Opening Reception: June 20, 6 - 8 pm
HB381 is pleased to announce its summer group show, an exhibition by five contemporary female artists working in glass. In hot shops and studios across Denmark and Sweden, these sculptors have cultivated a distinct facility with the techniques of blown glass, cast molten forms, and etched and chiseled surfaces. Glass functions as a multivalent substance which transmutes opaque sand into translucent imagery at once recognizable yet elusive; in their hands, this rich medium conveys enigma, utopian histories, baroque sensibilities, and bodily fragility.
The mold-blown glass works of Stine Bidstrup and Frida Fjellman glint mysteriously, refracting and trapping light within their jagged, hard-edged geometries. Their faceted forms speak of soil and stones, recalling crystalline minerals forged deep beneath the earth’s surface. Bidstrup’s works are in fact architectural in nature, their opaque columns and nebulous linear webs functioning much like scale models of buildings, perhaps grafted from blueprints or jumbled elevation diagrams. In their complex arrangement of parts and pattern, each sculpture contains a densely-layered cosmos. Inspired by the earlier work of twentieth century utopian thinkers like Paul Scheerbart and Bruno Taut, Bidstrup’s sculptures gesture at unrealized visions of urban planning and collective models for living.
Fjellman’s suspended Riche is composed of fifteen glass prisms which hang languorously overhead. Her sculptural chandeliers are often lit internally or clustered around a light fixture; at other times, they compose glimmering installations arrayed across a room. Her work emerges from the same design vocabularies as palatial ballrooms and delicately-set jewelry, but joins these with elements of the Nordic landscape: its translucent colors and the angular forms found in exposed stone and sheets of ice.
Hanna Hansdotter, Lene Bødker, and Maria Koshenkova’s sculptures take advantage of the fluidity of molten glass to appear lifelike, biotic, and amorphous. Hansdotter’s sculptural vessels contain billowing folds which swell and curve in on themselves, transforming from each angle. Their high-gloss, matte and metallic surfaces distort their surroundings; the result of blown glass partially confined within iron frames, they are at once beautiful and unnerving.

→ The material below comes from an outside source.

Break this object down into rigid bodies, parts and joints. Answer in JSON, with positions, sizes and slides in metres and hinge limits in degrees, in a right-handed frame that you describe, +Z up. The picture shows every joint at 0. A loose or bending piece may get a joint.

In contrast, Koshenkova produces sculptures which abstractly visualize the aftermath of harm. They explore the redemptive possibilities of the grotesque, that literary form of tragedy which explores human experiences of grief, pain, endurance, and recuperation. Koshenkova relates her works to body parts — a dashed heart, damaged liver, distended intestines — in order to process the psychological effects of war and family grief.
Bødker’s work embodies aspects of mythology and nature: a cauterized stump pruned of its limbs stands stoically erect; an emerald snake with Edenic undertones writhes in space; and the gothic branches and boughs of trees curl into serpentine coils. Bødker’s chiseled stippling interrupts the smooth surfaces of cast glass with staccato marks, peppering her sculptures’ translucent surfaces and turning them opaque. There is a stillness here as one might find in a fragment of Hellenistic statuary retrieved after many years in a museum’s storeroom. Regardless of their subject, Bødker’s works contain the power to materialize myths and fable in ambiguous yet evocative iconography.
As glass technicians, skilled artisans, and thought-provoking artists, these five women have powerfully transformed their medium in inventive and unsettling ways. The works included here return us to the hallucinatory and enigmatic potential of glass as a tool for mystifying the scopic and interrogating the appearance of reality. Through their eyes, we glimpse a shifting vision of the alchemy of glass ranging across themes of myth, futurity, excess, and transformation.